うつも病気だからこそ治していこう。では、さらば!

 とはいえ、うつ病はまぎれもなく「病気」です。ちゃんと治療をしていけば治ります! 「心が弱いからこうなったんだ」 とか「気合が足りないからだ」 なんて、いきなり間違った自己判断をせず、一度精神科や心療内科の門をたたいてみてはどうでしょう。カウンセリングを受けるだけの軽い気持ちでも構いません。意外にも、いろいろな問題があっさり解決するかもしれません。

 そして、そうこう言っているうちにもう終わりの時間となってしまいました。あー、さびしい! 終わりたくない! また皆さんに会いたい! 男も欲しい!! 今後ともITmedia読者のビジネスマンの方たちが、元気にバリバリ仕事に遊びに活躍なさることを心より願っております。私もまた頑張ろー! ほな、さいならーーー!!!

ポイント

  • ストレスは万病のもと。メンタル面でのトラブルによって体のさまざまなバランスが崩れる恐れあり。
  • ストレスをためすぎるとうつ病を引き起こすことも。
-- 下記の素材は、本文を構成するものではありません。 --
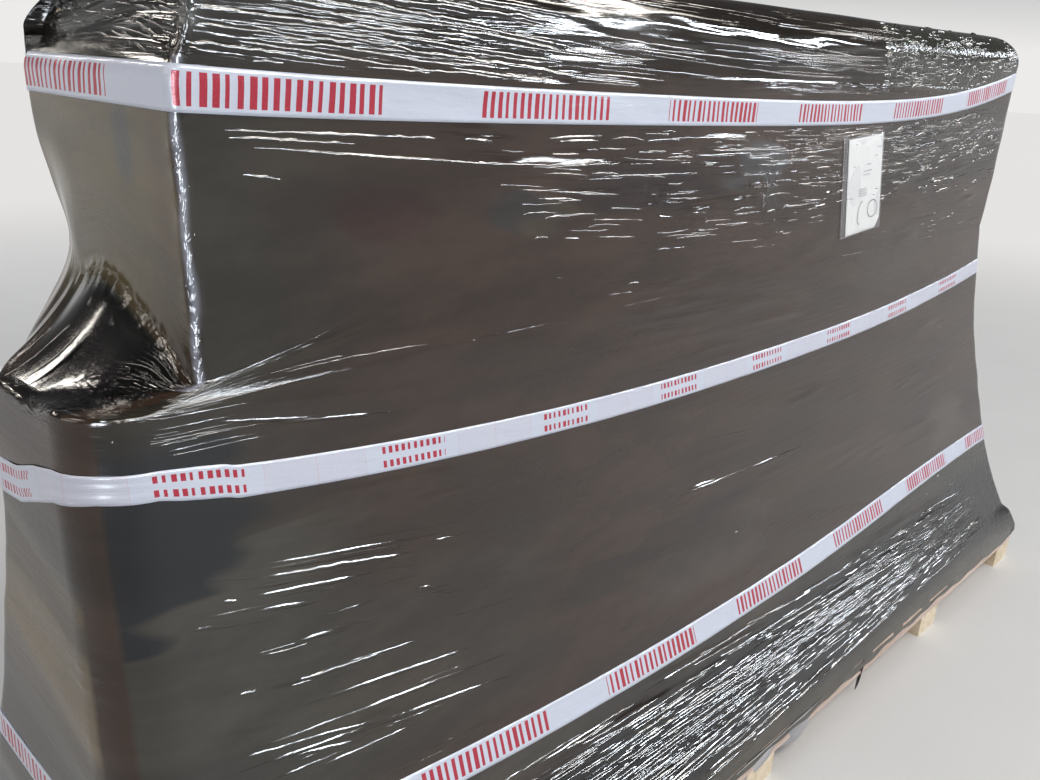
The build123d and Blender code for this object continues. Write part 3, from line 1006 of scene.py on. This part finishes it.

無理は禁物。
  • 頭痛や肩こり、胃の痛み、息苦しさ、下痢や便秘など、一見精神的な病気とは考えにくいような体の症状が前面に出てしまう「仮面うつ病」なんて病気もある。
  • 一人で悩まず、精神科や心療内科の門をたたいてみることも大切。カウンセリングだけでも効果あり。
  • 「ドクトル・ピノコのプチ元気の薬」はこれにて最終回! 今までご愛読ありがとうございました!!